Output the full material exactly as it appears here.

(Modeling code records)
'''
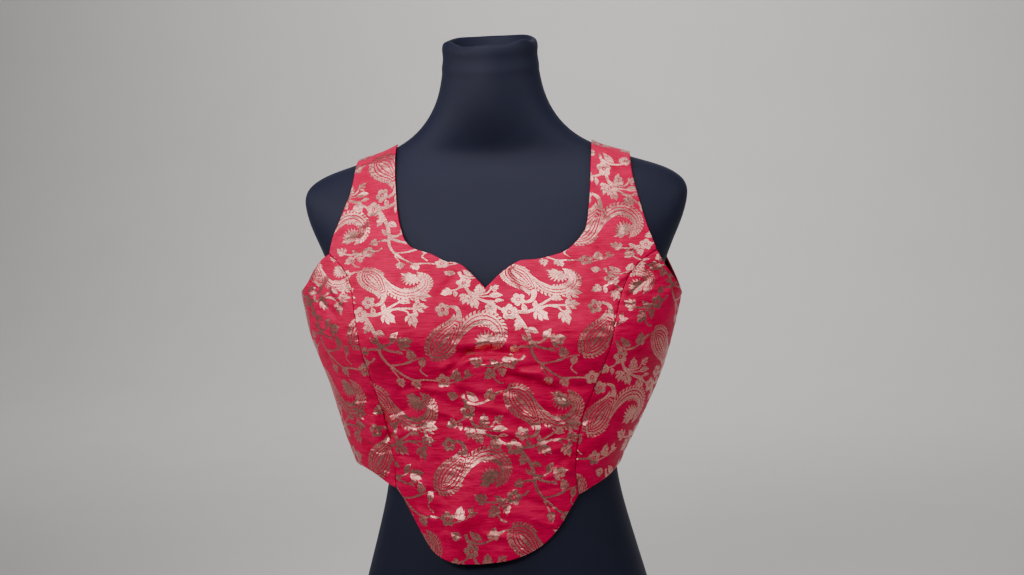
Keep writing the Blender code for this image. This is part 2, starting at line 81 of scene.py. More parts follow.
FORM_RINGS = (
    FormRing(0, 153, 92, 108, 2.35),
    FormRing(1.5, 157, 95, 112, 2.35),
    FormRing(6, 159.5, 97, 114.5, 2.35),
    FormRing(40, 163, 99, 118, 2.35),
    FormRing(90, 155, 97, 113, 2.3),
    FormRing(142, 141.5, 92, 99, 2.25),
    FormRing(190, 128, 86, 89, 2.2),
    FormRing(230, 118, 79, 81, 2.2),
    FormRing(258, 113.5, 76, 79, 2.2),
    FormRing(290, 116, 75.5, 82, 2.2),
    FormRing(330, 126, 77, 91, 2.2),
    FormRing(370, 139, 80, 99, 2.25),
    FormRing(400, 150, 82, 104, 2.3),
    FormRing(430, 159, 81.5, 106, 2.35),
    FormRing(456, 168, 78.5, 106, 2.4),
    FormRing(480, 177.5, 72.5, 103, 2.5),
    FormRing(500, 187, 65, 97, 2.55),
    FormRing(521, 192, 55, 87, 2.55),
    FormRing(530, 191, 50, 81, 2.5),
    FormRing(539, 186, 45, 75, 2.45),
    FormRing(549, 170, 38.5, 65, 2.35),
    FormRing(556, 147, 34, 57, 2.25),
    FormRing(565, 118, 32, 51, 2.15),
    FormRing(573, 100, 33, 49, 2.1),
    FormRing(584, 80, 37, 49, 2.05),
    FormRing(602, 63, 42.5, 50, 2),
    FormRing(624, 52.5, 45, 50.5, 2),
    FormRing(644, 48.8, 45.2, 49.0, 2),
)


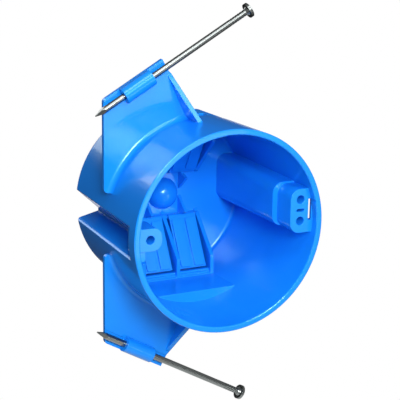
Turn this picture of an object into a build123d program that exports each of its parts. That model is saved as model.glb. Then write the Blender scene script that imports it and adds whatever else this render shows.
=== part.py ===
from build123d import *
import os
from math import cos, radians, sin, tan

# Round nail-on ceiling box, moulded in one piece, with its two nails and its four cable clamps.
# X points away from the joist, Y runs from the mouth into the box, and Z runs along the joist.
# Depths are measured from the rim. On export the origin moves to the plane of the screw pads,
# midway between the two fixture screws.

os.makedirs("parts", exist_ok=True)

# Shell
mouth_radius = 55.5
shell_depth = 90.6
shell_wall = 3.3
back_wall = 3.0
shell_draft = 1.4
back_edge_round = 3.0
floor_round = 2.0
rim_round = 0.7

# Flat top and bottom of the rear part, with a crescent step in front of each
flat_half_height = 45.1
flat_wall = 3.1
step_depth = 40.0
step_plate = 3.1

# Nailing flanges
flange_front = 40.5
flange_thickness = 2.6
flange_foot = 17.2
flange_edge_round = 2.2
rib_foot_x = -7.6
rib_foot_z = 54.5
rib_lean = 25.5
rib_thickness = 2.4
rib_height = 14.5
root_round = 3.0

# Nails
nail_angle = 30.0
nail_length = 101.6
nail_radius = 1.75
head_radius = 4.2
head_thickness = 1.6
neck_length = 1.4
neck_radius = 2.5
point_length = 6.5
point_flat = 0.5
grip_count = 6
grip_pitch = 1.6
grip_depth = 0.2
grip_width = 0.7
nail_depth = 38.6
tip_reach = 5.4
tip_height = 59.7

# Nail guides
guide_outer_offset = 4.1
guide_inner_offset = 3.3
guide_length = 41.2
arch_start = 12.4
arch_length = 18.4
arch_wall = 2.6
nail_clearance = 0.05
trough_half_width = 2.7
trough_depth = 2.1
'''
[Completed task]
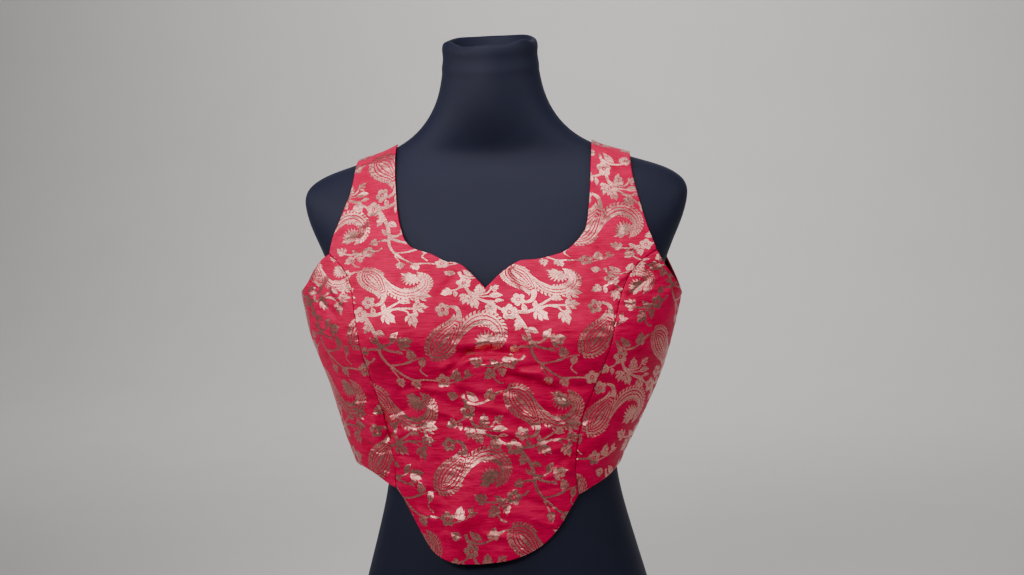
Keep writing the Blender code for this image. This is part 2, starting at line 81 of scene.py. More parts follow.
FORM_RINGS = (
    FormRing(0, 153, 92, 108, 2.35),
    FormRing(1.5, 157, 95, 112, 2.35),
    FormRing(6, 159.5, 97, 114.5, 2.35),
    FormRing(40, 163, 99, 118, 2.35),
    FormRing(90, 155, 97, 113, 2.3),
    FormRing(142, 141.5, 92, 99, 2.25),
    FormRing(190, 128, 86, 89, 2.2),
    FormRing(230, 118, 79, 81, 2.2),
    FormRing(258, 113.5, 76, 79, 2.2),
    FormRing(290, 116, 75.5, 82, 2.2),
    FormRing(330, 126, 77, 91, 2.2),
    FormRing(370, 139, 80, 99, 2.25),
    FormRing(400, 150, 82, 104, 2.3),
    FormRing(430, 159, 81.5, 106, 2.35),
    FormRing(456, 168, 78.5, 106, 2.4),
    FormRing(480, 177.5, 72.5, 103, 2.5),
    FormRing(500, 187, 65, 97, 2.55),
    FormRing(521, 192, 55, 87, 2.55),
    FormRing(530, 191, 50, 81, 2.5),
    FormRing(539, 186, 45, 75, 2.45),
    FormRing(549, 170, 38.5, 65, 2.35),
    FormRing(556, 147, 34, 57, 2.25),
    FormRing(565, 118, 32, 51, 2.15),
    FormRing(573, 100, 33, 49, 2.1),
    FormRing(584, 80, 37, 49, 2.05),
    FormRing(602, 63, 42.5, 50, 2),
    FormRing(624, 52.5, 45, 50.5, 2),
    FormRing(644, 48.8, 45.2, 49.0, 2),
)


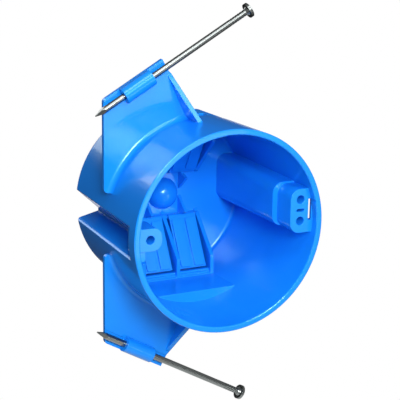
Turn this picture of an object into a build123d program that exports each of its parts. That model is saved as model.glb. Then write the Blender scene script that imports it and adds whatever else this render shows.
=== part.py ===
from build123d import *
import os
from math import cos, radians, sin, tan

# Round nail-on ceiling box, moulded in one piece, with its two nails and its four cable clamps.
# X points away from the joist, Y runs from the mouth into the box, and Z runs along the joist.
# Depths are measured from the rim. On export the origin moves to the plane of the screw pads,
# midway between the two fixture screws.

os.makedirs("parts", exist_ok=True)

# Shell
mouth_radius = 55.5
shell_depth = 90.6
shell_wall = 3.3
back_wall = 3.0
shell_draft = 1.4
back_edge_round = 3.0
floor_round = 2.0
rim_round = 0.7

# Flat top and bottom of the rear part, with a crescent step in front of each
flat_half_height = 45.1
flat_wall = 3.1
step_depth = 40.0
step_plate = 3.1

# Nailing flanges
flange_front = 40.5
flange_thickness = 2.6
flange_foot = 17.2
flange_edge_round = 2.2
rib_foot_x = -7.6
rib_foot_z = 54.5
rib_lean = 25.5
rib_thickness = 2.4
rib_height = 14.5
root_round = 3.0

# Nails
nail_angle = 30.0
nail_length = 101.6
nail_radius = 1.75
head_radius = 4.2
head_thickness = 1.6
neck_length = 1.4
neck_radius = 2.5
point_length = 6.5
point_flat = 0.5
grip_count = 6
grip_pitch = 1.6
grip_depth = 0.2
grip_width = 0.7
nail_depth = 38.6
tip_reach = 5.4
tip_height = 59.7

# Nail guides
guide_outer_offset = 4.1
guide_inner_offset = 3.3
guide_length = 41.2
arch_start = 12.4
arch_length = 18.4
arch_wall = 2.6
nail_clearance = 0.05
trough_half_width = 2.7
trough_depth = 2.1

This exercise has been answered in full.